TASK OBJECTIVE>
Find the lines holding "with" and copy them.

INFORMATION SUPPLIED>
▶

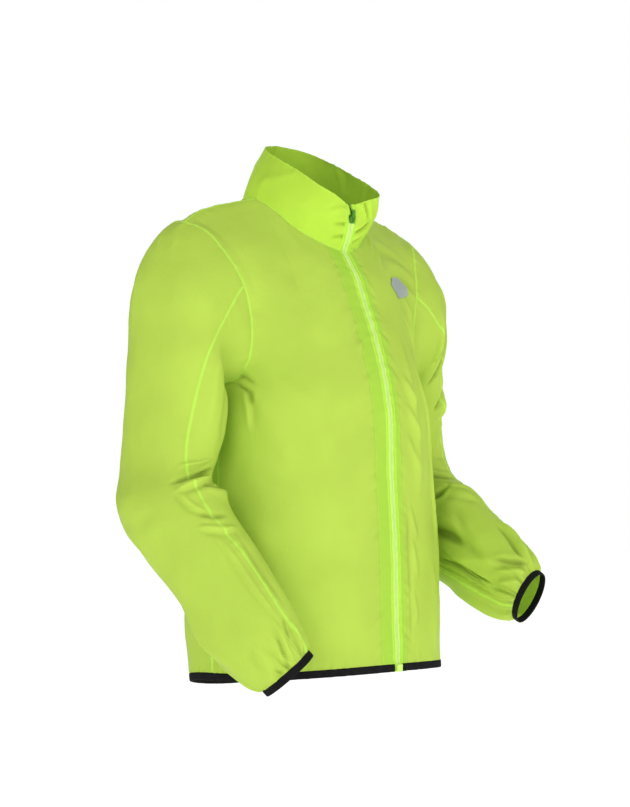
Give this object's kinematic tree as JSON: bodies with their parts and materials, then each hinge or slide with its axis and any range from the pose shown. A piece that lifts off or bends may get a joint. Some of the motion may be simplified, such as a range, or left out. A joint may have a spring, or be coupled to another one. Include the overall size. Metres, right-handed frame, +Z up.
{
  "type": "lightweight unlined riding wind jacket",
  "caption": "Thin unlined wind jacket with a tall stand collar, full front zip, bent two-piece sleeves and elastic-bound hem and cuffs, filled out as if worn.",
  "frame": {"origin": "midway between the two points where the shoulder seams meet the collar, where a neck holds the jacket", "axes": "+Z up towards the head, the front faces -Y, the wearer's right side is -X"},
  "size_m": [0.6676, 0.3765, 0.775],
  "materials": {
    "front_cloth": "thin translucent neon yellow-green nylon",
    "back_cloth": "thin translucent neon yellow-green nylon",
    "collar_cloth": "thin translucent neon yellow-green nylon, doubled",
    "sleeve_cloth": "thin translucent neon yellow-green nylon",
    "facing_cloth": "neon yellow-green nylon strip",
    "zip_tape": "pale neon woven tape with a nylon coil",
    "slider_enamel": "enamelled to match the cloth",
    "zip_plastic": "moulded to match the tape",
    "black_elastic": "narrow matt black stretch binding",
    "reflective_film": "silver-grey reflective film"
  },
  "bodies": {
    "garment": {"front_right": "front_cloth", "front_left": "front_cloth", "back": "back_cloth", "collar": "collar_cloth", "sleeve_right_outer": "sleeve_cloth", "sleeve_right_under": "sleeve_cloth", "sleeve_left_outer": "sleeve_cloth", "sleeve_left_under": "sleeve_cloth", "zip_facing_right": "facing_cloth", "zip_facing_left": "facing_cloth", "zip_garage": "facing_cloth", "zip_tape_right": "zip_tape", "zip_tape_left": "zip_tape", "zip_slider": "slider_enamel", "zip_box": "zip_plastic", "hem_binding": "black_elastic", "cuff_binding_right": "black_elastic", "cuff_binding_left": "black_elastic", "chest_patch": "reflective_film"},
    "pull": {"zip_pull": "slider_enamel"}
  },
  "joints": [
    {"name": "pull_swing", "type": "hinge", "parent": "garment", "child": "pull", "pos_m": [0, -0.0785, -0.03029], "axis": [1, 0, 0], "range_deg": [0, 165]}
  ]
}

◀

COMPLETE RESPONSE>
Give this object's kinematic tree as JSON: bodies with their parts and materials, then each hinge or slide with its axis and any range from the pose shown. A piece that lifts off or bends may get a joint. Some of the motion may be simplified, such as a range, or left out. A joint may have a spring, or be coupled to another one. Include the overall size. Metres, right-handed frame, +Z up.
  "caption": "Thin unlined wind jacket with a tall stand collar, full front zip, bent two-piece sleeves and elastic-bound hem and cuffs, filled out as if worn.",
    "zip_tape": "pale neon woven tape with a nylon coil",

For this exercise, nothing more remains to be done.